**Recorded data**
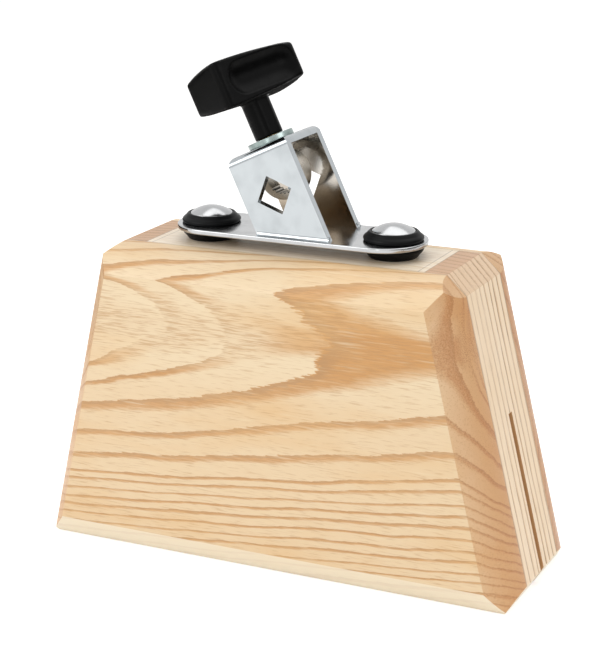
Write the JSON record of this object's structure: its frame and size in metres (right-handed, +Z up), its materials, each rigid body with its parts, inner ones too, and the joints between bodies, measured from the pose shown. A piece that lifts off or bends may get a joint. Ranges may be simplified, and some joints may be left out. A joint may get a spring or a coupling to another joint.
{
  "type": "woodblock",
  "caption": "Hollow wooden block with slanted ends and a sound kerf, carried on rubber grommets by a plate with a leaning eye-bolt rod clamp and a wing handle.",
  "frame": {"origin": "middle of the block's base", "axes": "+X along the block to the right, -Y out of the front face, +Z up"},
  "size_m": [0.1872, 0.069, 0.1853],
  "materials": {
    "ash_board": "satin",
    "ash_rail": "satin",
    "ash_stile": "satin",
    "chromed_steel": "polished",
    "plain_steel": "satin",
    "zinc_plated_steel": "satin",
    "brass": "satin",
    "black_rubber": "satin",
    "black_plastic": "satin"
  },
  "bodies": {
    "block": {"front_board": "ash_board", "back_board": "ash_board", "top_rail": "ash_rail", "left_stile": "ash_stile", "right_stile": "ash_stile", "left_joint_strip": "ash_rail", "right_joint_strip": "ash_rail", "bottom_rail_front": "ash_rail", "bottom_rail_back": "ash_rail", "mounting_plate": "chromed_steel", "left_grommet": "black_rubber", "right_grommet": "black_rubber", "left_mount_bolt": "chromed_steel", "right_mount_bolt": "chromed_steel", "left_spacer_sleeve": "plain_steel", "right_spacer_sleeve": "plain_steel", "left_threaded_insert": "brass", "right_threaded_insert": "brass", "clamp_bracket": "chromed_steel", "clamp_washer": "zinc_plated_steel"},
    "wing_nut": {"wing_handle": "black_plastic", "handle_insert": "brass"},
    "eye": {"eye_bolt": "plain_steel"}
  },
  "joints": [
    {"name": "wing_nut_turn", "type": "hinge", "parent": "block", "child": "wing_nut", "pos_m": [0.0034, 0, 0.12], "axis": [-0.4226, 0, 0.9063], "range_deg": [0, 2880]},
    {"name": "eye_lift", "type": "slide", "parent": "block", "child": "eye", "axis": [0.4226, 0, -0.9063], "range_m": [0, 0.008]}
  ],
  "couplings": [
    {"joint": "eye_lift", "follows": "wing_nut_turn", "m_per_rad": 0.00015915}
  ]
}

**Exercise brief**
Write out the full listing, keeping every line exactly as it is.

**Written solution**
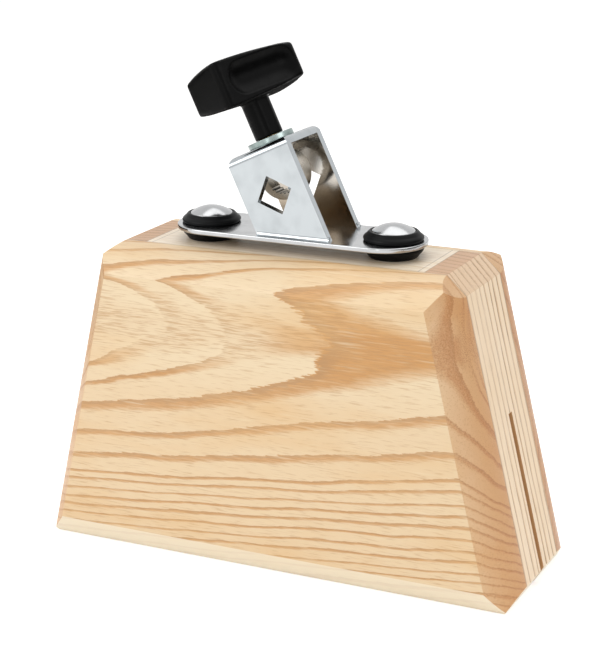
Write the JSON record of this object's structure: its frame and size in metres (right-handed, +Z up), its materials, each rigid body with its parts, inner ones too, and the joints between bodies, measured from the pose shown. A piece that lifts off or bends may get a joint. Ranges may be simplified, and some joints may be left out. A joint may get a spring or a coupling to another joint.
{
  "type": "woodblock",
  "caption": "Hollow wooden block with slanted ends and a sound kerf, carried on rubber grommets by a plate with a leaning eye-bolt rod clamp and a wing handle.",
  "frame": {"origin": "middle of the block's base", "axes": "+X along the block to the right, -Y out of the front face, +Z up"},
  "size_m": [0.1872, 0.069, 0.1853],
  "materials": {
    "ash_board": "satin",
    "ash_rail": "satin",
    "ash_stile": "satin",
    "chromed_steel": "polished",
    "plain_steel": "satin",
    "zinc_plated_steel": "satin",
    "brass": "satin",
    "black_rubber": "satin",
    "black_plastic": "satin"
  },
  "bodies": {
    "block": {"front_board": "ash_board", "back_board": "ash_board", "top_rail": "ash_rail", "left_stile": "ash_stile", "right_stile": "ash_stile", "left_joint_strip": "ash_rail", "right_joint_strip": "ash_rail", "bottom_rail_front": "ash_rail", "bottom_rail_back": "ash_rail", "mounting_plate": "chromed_steel", "left_grommet": "black_rubber", "right_grommet": "black_rubber", "left_mount_bolt": "chromed_steel", "right_mount_bolt": "chromed_steel", "left_spacer_sleeve": "plain_steel", "right_spacer_sleeve": "plain_steel", "left_threaded_insert": "brass", "right_threaded_insert": "brass", "clamp_bracket": "chromed_steel", "clamp_washer": "zinc_plated_steel"},
    "wing_nut": {"wing_handle": "black_plastic", "handle_insert": "brass"},
    "eye": {"eye_bolt": "plain_steel"}
  },
  "joints": [
    {"name": "wing_nut_turn", "type": "hinge", "parent": "block", "child": "wing_nut", "pos_m": [0.0034, 0, 0.12], "axis": [-0.4226, 0, 0.9063], "range_deg": [0, 2880]},
    {"name": "eye_lift", "type": "slide", "parent": "block", "child": "eye", "axis": [0.4226, 0, -0.9063], "range_m": [0, 0.008]}
  ],
  "couplings": [
    {"joint": "eye_lift", "follows": "wing_nut_turn", "m_per_rad": 0.00015915}
  ]
}